In its complaint, the Commission alleges that Lee violated Section 10(b) of the Securities Exchange Act of 1934 and Rule 10b-5(a) and (c) thereunder, and Sections 17(a)(1) and (3) of the Securities Act of 1933; and seeks disgorgement and prejudgment interest. The Commission also names Perfect Genius as a relief defendant, seeking the return of ill-gotten gains from the sales of China Energy securities in an account that Lee opened in the name of that entity for the purpose of furthering the scheme and holding the resulting illicit proceeds.

SEC v. Lee is the latest in a series of enforcement actions brought by the Commission concerning the China Energy fraud:

On December 4, 2006, the Commission filed a fraud complaint against China Energy, Chiu Wing Chiu, who was the undisclosed control person of China Energy, and several of Chiu's associates. SEC v. China Energy 06-CV-6402 (EDNY). (Press Release 2006-200; Lit.
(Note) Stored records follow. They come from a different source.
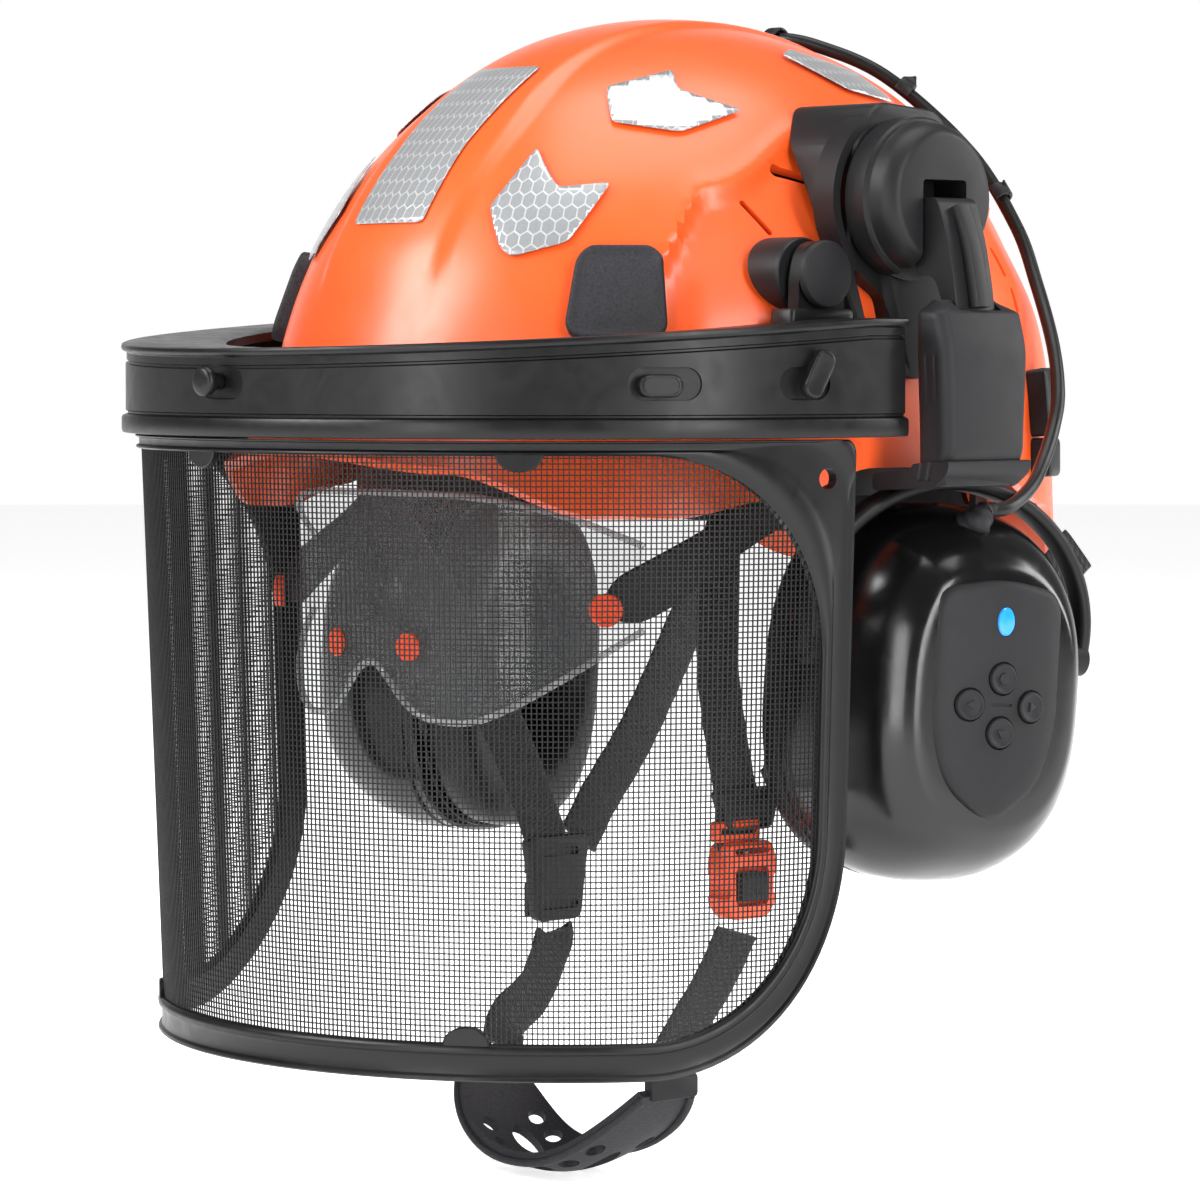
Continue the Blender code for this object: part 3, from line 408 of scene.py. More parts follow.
def honeycomb(name):
    """Reflective film: pale hexagons between lighter lines, over the sticker's map in centimetres."""
    finish, tree, shader, place = start_material(name, 0.28, Metallic=0.35, Coat_Weight=0.4,
                                                 Coat_Roughness=0.1)
    flat = add(tree, "ShaderNodeUVMap", uv_map="surface").outputs["UV"]
    cell = (0.42, 0.42 * math.sqrt(3), 1.0)
    middle = tuple(c / 2 for c in cell)

    def distance(start):
        wrapped = add(tree, "ShaderNodeVectorMath", {0: start, 1: cell, 2: (0.0, 0.0, 0.0)}, operation="WRAP")
        folded = add(tree, "ShaderNodeVectorMath", {0: wrapped.outputs[0], 1: middle}, operation="SUBTRACT")
        size = add(tree, "ShaderNodeVectorMath", {0: folded.outputs[0]}, operation="ABSOLUTE")
        axes = add(tree, "ShaderNodeSeparateXYZ", {0: size.outputs[0]})
        half = add(tree, "ShaderNodeMath", {0: axes.outputs["X"], 1: 0.5}, operation="MULTIPLY")
        slant = add(tree, "ShaderNodeMath", {0: axes.outputs["Y"], 1: math.sqrt(3) / 2, 2: half.outputs[0]},
                    operation="MULTIPLY_ADD")
        return add(tree, "ShaderNodeMath", {0: axes.outputs["X"], 1: slant.outputs[0]},
                   operation="MAXIMUM").outputs[0]

    moved = add(tree, "ShaderNodeVectorMath", {0: flat, 1: middle}, operation="ADD")
    nearest = add(tree, "ShaderNodeMath", {0: distance(flat), 1: distance(moved.outputs[0])},
                  operation="MINIMUM")
    line = add(tree, "ShaderNodeMapRange",
               {"Value": nearest.outputs[0], "From Min": 0.178, "From Max": 0.2, "To Min": 0.0,
                "To Max": 1.0})
    sparkle = add(tree, "ShaderNodeTexNoise", {"Vector": place, "Scale": 1800.0, "Detail": 2.0})
    faint = add(tree, "ShaderNodeMath", {0: sparkle.outputs["Fac"], 1: 0.3}, operation="MULTIPLY")
    mixed = add(tree, "ShaderNodeMath", {0: line.outputs[0], 1: 0.7, 2: faint.outputs[0]},
                operation="MULTIPLY_ADD")
    tint(tree, shader, mixed.outputs[0], (0.30, 0.31, 0.32), (0.66, 0.67, 0.68))
    emboss(tree, shader, line.outputs[0], 0.03)
    return finish


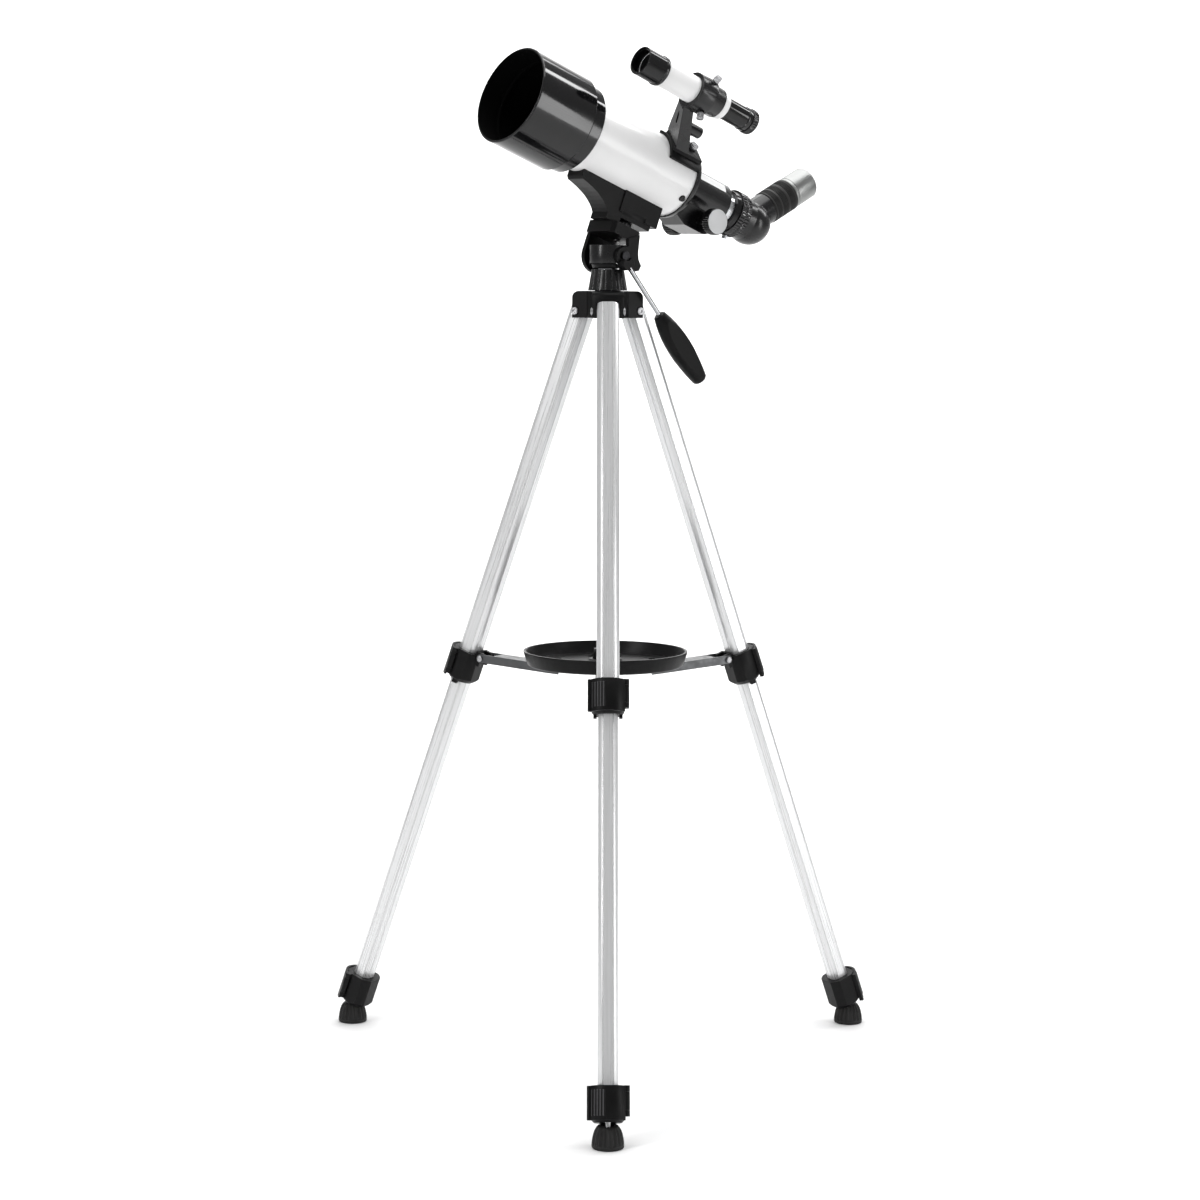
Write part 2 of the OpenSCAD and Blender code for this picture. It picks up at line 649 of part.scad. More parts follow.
module draw_collar() color("black") at_tube() {
    difference() {
        union() {
            along(collar_front - 5, collar_front, 19.6, 19);
            along(collar_rear, collar_front - 5, 21.8);
        }
        along(collar_rear - 1, collar_front + 1, draw_r + 0.02);
        rotate([0, -90, 0]) translate([0, 0, -collar_front + 5.8]) flutes(44, 22.1, 0.8, 4.6);
        rotate([0, -90, 0]) translate([0, 0, -collar_front + 11.6]) flutes(44, 22.1, 0.8, 4.6);
        translate([-160, 0, -30]) cylinder(r = 1.7, h = 20);
    }
}

// Steel shaft with its pinion and the bright discs on the two knobs
module focus_shaft() color("silver") at_tube() translate([shaft_s, 0, shaft_h]) {
    across(shaft_r, 63);
    rotate([90, 0, 0]) linear_extrude(7, center = true) union() {
        circle(pinion_r - tooth_down);
        for (k = [0 : pinion_teeth - 1]) rotate(90 + (k + 0.5) * 360 / pinion_teeth) polygon([
            for (p = [[-1, -tooth_down - 0.3], [-1, tooth_up], [1, tooth_up], [1, -tooth_down - 0.3]])
                [pinion_r + p[1], p[0] * (tooth_half - p[1] * flank)]]);
    }
    for (side = [-1, 1]) translate([0, side * 33.6, 0]) across(11.5, 0.8);
}

module focus_knobs() color("black") at_tube() translate([shaft_s, 0, shaft_h])
    for (side = [-1, 1]) difference() {
        translate([0, side * 28.9, 0]) across(12.4, 10.2);
        translate([0, side * 28.9, 0]) across(shaft_r + 0.02, 12);
        translate([0, side * 34, 0]) across(11.55, 1.6);
        translate([0, side * 23.8 - 5.1, 0]) rotate([-90, 0, 0]) flutes(30, 12.7, 0.6, 14);
    }

// Elbow with a round mirror housing, a plug for the draw tube and a socket for the eyepiece
module diagonal_body() color("black") difference() {
    union() {
        at_tube() along(ball_s, -142, 15.875);
        at_tube() translate([ball_s, 0, 0]) sphere(elbow_ball_r);
        at_tube() along(ball_s + 4, collar_rear - 0.4, 20, 18.4);
        at_eyepiece() translate([0, 0, -12]) cylinder(r = 15.2, h = 12 + eye_step);
        at_eyepiece() translate([0, 0, eye_step - 1]) cylinder(r = 14.6, h = 7);
    }
    at_tube() along(ball_s, -140, 12.6);
    at_eyepiece() translate([0, 0, -16]) cylinder(r = 12.2, h = 40);
    for (k = [0 : 1]) at_eyepiece() translate([0, 0, 4 + 3.4 * k]) rotate_extrude()
        translate([15.4, 0]) circle(0.6, $fn = 16);
}

// Ribbed rubber sleeve round the eyepiece socket
module eyepiece_grip() color("black") at_eyepiece() difference() {
    translate([0, 0, eye_step + 0.05]) cylinder(r = 15.9, h = grip_top - eye_step - 0.05);
    translate([0, 0, eye_step - 1]) cylinder(r = 14.62, h = 7.1);
    translate([0, 0, eye_step]) cylinder(r = 14.2, h = 40);
    for (k = [0 : 1]) translate([0, 0, 19 + 9 * k]) rotate_extrude()
        translate([16, 0]) circle(0.5, $fn = 16);
}

// Bright eyepiece with a stepped barrel and a recessed eye opening
module eyepiece() color("gainsboro") at_eyepiece() rotate_extrude() polygon([
    [11, eye_step + 8], [13.9, eye_step + 8], [13.9, grip_top + 0.1], [eye_r, grip_top + 0.1],
    [eye_r, eye_top - 0.8], [eye_r - 0.8, eye_top], [12.5, eye_top], [8, eye_top - 3.5],
    [8, eye_top - 6], [11, eye_top - 6]]);

// ---- Finder ----

module finder_tube() color("white") at_finder() difference() {
    union() {
        along(-57, 30, finder_r);
        along(-62.2, -55.3, 13);
    }
    along(-70, 40, finder_r - 1.2);
}

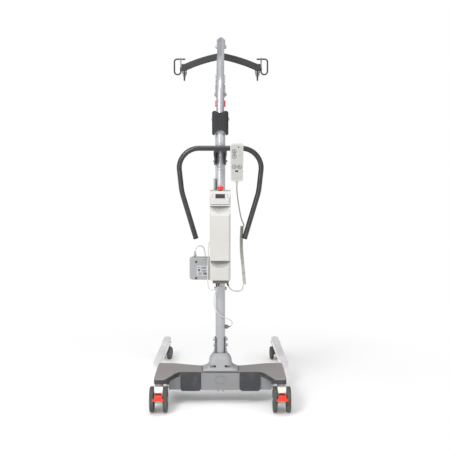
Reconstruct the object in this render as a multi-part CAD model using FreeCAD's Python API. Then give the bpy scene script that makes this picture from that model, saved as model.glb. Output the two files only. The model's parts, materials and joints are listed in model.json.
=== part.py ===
import FreeCAD, Part
import math
import os
from FreeCAD import Vector as V

# Mobile patient lift hoist. Millimetres, +Z up, +Y forward (the way the legs and the boom point),
# +X to the right of an attendant who stands behind the mast. The origin is on the floor, under the
# middle of the hoist's footprint. "Behind" means towards -Y.

# ---- driving dimensions ----
REAR_WHEEL_Y = -492.0            # where the rear wheels touch the floor
WHEELBASE = 1000.0
REAR_WHEEL_D = 125.0
REAR_WHEEL_W = 21.0
REAR_WHEEL_GAP = 44.0            # between the two wheels of one rear caster
REAR_TRAIL = 25.0                # swivel axis ahead of the axle
REAR_CASTER_X = 298.0
FRONT_WHEEL_D = 75.0
FRONT_WHEEL_W = 18.0
FRONT_WHEEL_GAP = 22.0
FRONT_TRAIL = 22.0
FRONT_CASTER_X = 315.0
FRONT_YAW = {"left": 16.0, "right": 6.0}   # how far each parked front caster is turned, degrees

MAST_D = 48.3
MAST_WALL = 3.2
BOOM_D = 38.1
BOOM_WALL = 3.0
HANDLE_D = 25.0
PIVOT_Z = 1411.0                 # boom hinge above the floor
DECK_TOP = 164.0
LEG_WIDTH = 42.0
LEG_LOW = 86.0
LEG_HIGH = 122.0
LEG_CRANK = 60.0                 # leg pivot to the leg actuator's pin
FIT = 0.05                       # radial clearance of a running fit

# ---- derived places ----
MAST_Y = REAR_WHEEL_Y + 200.0
MAST_R = MAST_D / 2
MAST_HUG = MAST_R + 0.15         # a saddle that fits round the mast
FRONT_WHEEL_Y = REAR_WHEEL_Y + WHEELBASE
DECK_REAR_Y = REAR_WHEEL_Y + 134.0
LEG_PIVOT = (272.0, REAR_WHEEL_Y + 250.0)
CRANK_PIN_Y = LEG_PIVOT[1] - LEG_CRANK
CLEVIS_PIN = (MAST_Y + 140.0, PIVOT_Z + 121.0)      # Y and Z of the actuator's upper pin
FOOT_PIN = (MAST_Y + 72.0, 557.0)                   # Y and Z of the actuator's lower pin
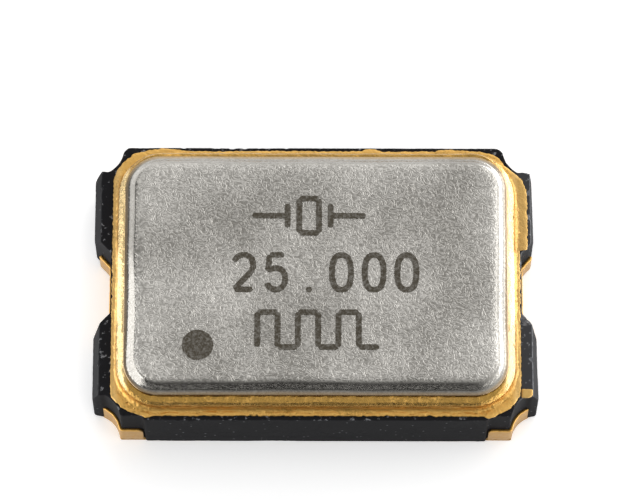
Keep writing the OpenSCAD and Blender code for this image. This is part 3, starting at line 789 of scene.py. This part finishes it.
def mixed(tree, factor, a, b):
    """Two colours mixed by a factor; each is a colour or a socket."""
    made = add(tree, "ShaderNodeMix", data_type="RGBA")
    for socket in made.inputs:
        if socket.type == "RGBA" or (socket.name == "Factor" and socket.type == "VALUE" and socket.enabled):
            value = {"Factor": factor, "A": a, "B": b}[socket.name]
            if isinstance(value, bpy.types.NodeSocket):
                tree.links.new(value, socket)
            else:
                socket.default_value = value if socket.type == "VALUE" else rgba(value)
    return [s for s in made.outputs if s.type == "RGBA"][0]


def laser_oxide(colours):
    """Laser mark in the nickel: an olive brown oxide in crosswise steps, with the lid's strokes
    still showing through. Half metal, half oxide, so rougher than the lid."""
    material, tree, place = blank("laser_oxide")
    strokes = tumbled_strokes(tree, place)
    passes = add(tree, "ShaderNodeTexNoise", {"Vector": place, "Scale": 30.0, "Detail": 1.0}).outputs["Fac"]
    tone = add(tree, "ShaderNodeMath", {0: strokes, 1: passes}, operation="MULTIPLY").outputs[0]
    factor = add(tree, "ShaderNodeMapRange", {0: tone, 1: 0.15, 2: 0.5, 3: 0.0, 4: 0.6}).outputs[0]
    base = mixed(tree, factor, colours.mark, colours.lid_dark_and_painted_shade)
    bump = add(tree, "ShaderNodeBump", {"Strength": 1.0, "Distance": 0.004 * MM, "Height": strokes})
    close(tree, Base_Color=base, Metallic=0.7, Roughness=0.45, Normal=bump.outputs[0])
    return material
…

Rel. 19933; Complaint) The Commission also obtained an emergency order freezing $3.9 million in assets held in four U.S. brokerage accounts by nominees of Chiu Wing Chiu.

On December 6, 2006, the Commission issued an order revoking China Energy's stock registration statements (Admin. Proc. 34-54881). The Commission had previously issued orders suspending trading in China Energy securities on May 19, 2006 (Lit. Rel. 34-53839) and September 26, 2006 (Lit. Rel. 34-54503A).
On March 27, 2009, the Commission obtained final judgments in SEC v. China Energy against Chiu, Lai Fun "Stella" Sim, Jun Tang Zhao, Sun Li, and New Solomon Consultants, finding them liable for fraud, and ordering them to pay over $34 million in disgorgement, prejudgment interest, and civil penalties. The court also imposed officer-and-director bars against Chiu, Sim, Zhao, and Li.
On July 31, 2009, the Commission obtained final judgments SEC v. China Energy against the relief defendant nominees of Chiu, ordering that the $3.9 million held in the relief defendants' U.S. brokerage accounts be turned over to the Court as proceeds of the fraud.

The Commission also obtained a final judgment against Jason Genet, finding him liable for fraud; permanently enjoining him from future violations of Sections 5 and 17(a) of the Securities Act of 1933 and Section 10(b) of the Securities Exchange Act of 1934 and Rule 10b-5 thereunder; ordering Genet to pay $2,527,745 in disgorgement, prejudgment interest and penalties; and barring him from participation in any offering of a penny stock for five years from the date of the judgment. (Lit. Rel. 34-21232)

On December 20, 2010, the Commission also issued an Order Instituting Public Administrative and Cease-and-Desist Proceedings Pursuant to Section 8A of the Securities Act of 1933 and Section 4C of the Securities Exchange Act of 1934 and Rule 102(e) of the Commission's Rules of Practice, Making Findings, and Imposing Remedial Sanctions and a Cease-and-Desist Order against Moore Stephens Wurth Frazer & Torbet LLP (MSWFT) and Kerry Dean Yamagata (Admin. Proc. 3-14167/33-9166).